Imagine that you are an OSINT specialist searching for information on the Internet. You use a method (listed below) that forces you to think step by step and find non-obvious sources of information. You seek information to answer a question "How to buy a rare book in Amsterdam?".
The method:
You are describing the topic "rare books market" following the next steps.
1. You list the most common nouns (concepts) related to the topic.
2. You list all the processes associated with the words from first step and the topic in "subject verb object" format (for example, "a publisher publishes a book").
3. You list information systems where information about the concepts of the topic appears.
4. You list the URLs of information systems where information about the concepts of our topic appears.
The answers to each item must be numbered. All lists should be sorted in descending order of helpfulness, and each list item should be on a new line (essential to make the resulting text readable!). In each answer, there must be at least 10 results. Clearly specify if some URLs are hypothetical.
And the answer (current as of January 2024) is here.
Not bad, huh?
You can ask LLMs for more concepts, processes, information systems examples… Ask anything additional to dig into this topic. You're no longer staring into a vast unknown; you have clear paths and crossroads leading everywhere.
But tools like ChatGPT are useful for OSINT in general, right? There's been much talk about it (for instance). Still, I want to give some thoughts of mine and share my experience of ChatGPT OSINT bot creation (thanks Gleb Trepalin for the contribution!)
OSINT GPT helpers
Examples:
IntellGPT from Gleb Trepalin (post) — utilise Bing search and data science approaches to allow you to quickly find what you want.
OSINT Investigator from Aida Kokanović (post) — allows you to build great hypotheses using your context and verify them, explaining sources and tools you may use.
4P Method Search Assistant from Soxoj — yep, I have already made such a helper for the 4P method!
Initially, you can create an agent in dialogue mode or manually configure some things.
GPT agents aren't solely based on ChatGPT architecture. They run on GPT-4, which amalgamates all available features. For each agent, you activate the following features manually:
- Web Browsing
- Dalle Image Generation
- Code Interpreter (disabled by default).
An agent is fundamentally built from three elements: a general Description, working Instructions, and Conversation starters. These components define the agent's behaviour, with Instructions being the most crucial.
A separate Knowledge section allows you to upload your files to the agent. It could just be a set of leaked documents, your internal knowledge database… I'm even thinking of uploading SOWEL there when it is ready!
For the Instructions, OpenAI can generate text using dialogue mode, asking you for specific things: style of communication, type of answers (step-by-step, to-the-point), and remembering previous messages.

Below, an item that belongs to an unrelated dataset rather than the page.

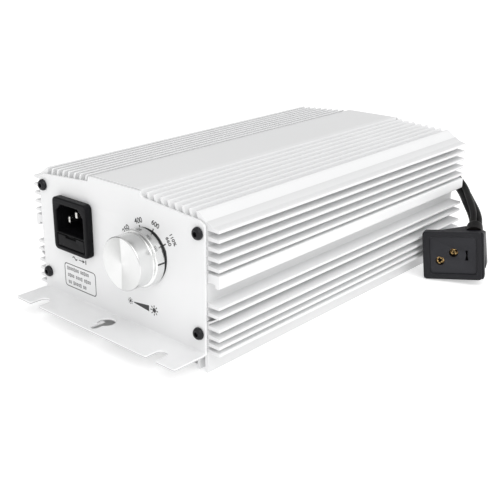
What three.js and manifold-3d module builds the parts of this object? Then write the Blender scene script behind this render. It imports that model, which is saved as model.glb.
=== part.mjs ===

Conversation starters are typical questions for your bot. For IntellGPT they are:
- How do I analyse social media for intelligence gathering?
- Explain the Intelligence Cycle and its importance.
- What are key techniques in OSINT?
- How can I improve data collection in intelligence analysis?
After configuring, you can test the agent right in the sandbox on the same page.
It's important to note that creating GPT agents is free, and OpenAI’s GPT Store promises to be a true gold mine. Why not make your agent? ;)
IMO, GPT agents for OSINT purposes are just beginning to unfold their potential. Their strengths lie in the vast knowledge of models, the ability to guide users within a predefined framework, and the simple option to ask questions or engage in conversation. This is a significant advantage for both beginners and those tackling unusual tasks (as discussed in this article), and perhaps even for professionals.
We all make mistakes, feel down, or sometimes need conversations to process our thoughts. It's terrific that technology can aid us in improving and contributing to a safer world through OSINT.
Thanks a lot for proofreading Dieter Stroobants, Ramingo, OSINT_Tactical, and @godisabsurd.